● **Exercise goal**
Select the lines that contain "bodies" and copy each of them.

● **Collected data**
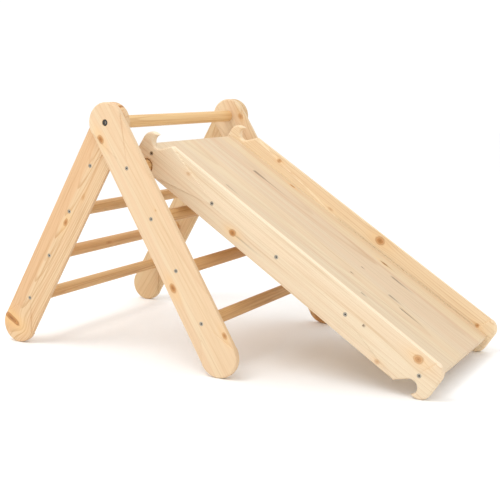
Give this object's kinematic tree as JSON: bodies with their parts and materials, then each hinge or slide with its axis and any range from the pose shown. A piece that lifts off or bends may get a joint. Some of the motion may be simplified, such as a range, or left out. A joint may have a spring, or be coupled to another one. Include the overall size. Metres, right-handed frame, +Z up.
{
  "type": "toddler slide",
  "caption": "Folding A-frame climbing ladder of pine boards and round rungs, with a slide of two side panels and a board that hooks over a rung.",
  "frame": {"origin": "on the floor, under the middle of the whole object", "axes": "+X down the slide, +Y from the near side to the far side, +Z up"},
  "size_m": [1.1166, 0.601, 0.6022],
  "materials": {
    "leg_pine": "sanded, clear matt oil",
    "rung_pine": "turned and sanded, clear matt oil",
    "panel_pine": "sanded, clear matt oil",
    "board_pine": "edge-glued staves, sanded smooth",
    "screw_steel": "bright zinc",
    "bolt_steel": "dull zinc",
    "insert_steel": "zinc",
    "spacer_nylon": "natural nylon"
  },
  "bodies": {
    "slide_ladder": {"slide_side_near_leg": "leg_pine", "slide_side_far_leg": "leg_pine", "slide_side_rung_1": "rung_pine", "slide_side_rung_2": "rung_pine", "slide_side_rung_3": "rung_pine", "slide_side_rung_4": "rung_pine", "slide_side_screws": "screw_steel", "top_bar": "rung_pine", "near_pivot_bolt": "bolt_steel", "far_pivot_bolt": "bolt_steel", "near_bar_insert": "insert_steel", "far_bar_insert": "insert_steel", "near_pivot_spacer": "spacer_nylon", "far_pivot_spacer": "spacer_nylon"},
    "climb_ladder": {"climb_side_near_leg": "leg_pine", "climb_side_far_leg": "leg_pine", "climb_side_rung_1": "rung_pine", "climb_side_rung_2": "rung_pine", "climb_side_rung_3": "rung_pine", "climb_side_rung_4": "rung_pine", "climb_side_screws": "screw_steel"},
    "slide": {"slide_near_panel": "panel_pine", "slide_far_panel": "panel_pine", "slide_stave_1": "board_pine", "slide_stave_2": "board_pine", "slide_stave_3": "board_pine", "slide_stave_4": "board_pine", "slide_stave_5": "board_pine", "slide_stave_6": "board_pine", "slide_near_screws": "screw_steel", "slide_far_screws": "screw_steel"}
  },
  "joints": [
    {"name": "ladder_fold", "type": "hinge", "parent": "slide_ladder", "child": "climb_ladder", "pos_m": [-0.21557, 0, 0.55519], "axis": [0, -1, 0], "range_deg": [0, 28]},
    {"name": "slide_lift", "type": "hinge", "parent": "slide_ladder", "child": "slide", "pos_m": [-0.15596, -0.0095, 0.45278], "axis": [0, -1, 0], "range_deg": [0, 33.7]}
  ]
}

● **Written response**
Give this object's kinematic tree as JSON: bodies with their parts and materials, then each hinge or slide with its axis and any range from the pose shown. A piece that lifts off or bends may get a joint. Some of the motion may be simplified, such as a range, or left out. A joint may have a spring, or be coupled to another one. Include the overall size. Metres, right-handed frame, +Z up.
  "bodies": {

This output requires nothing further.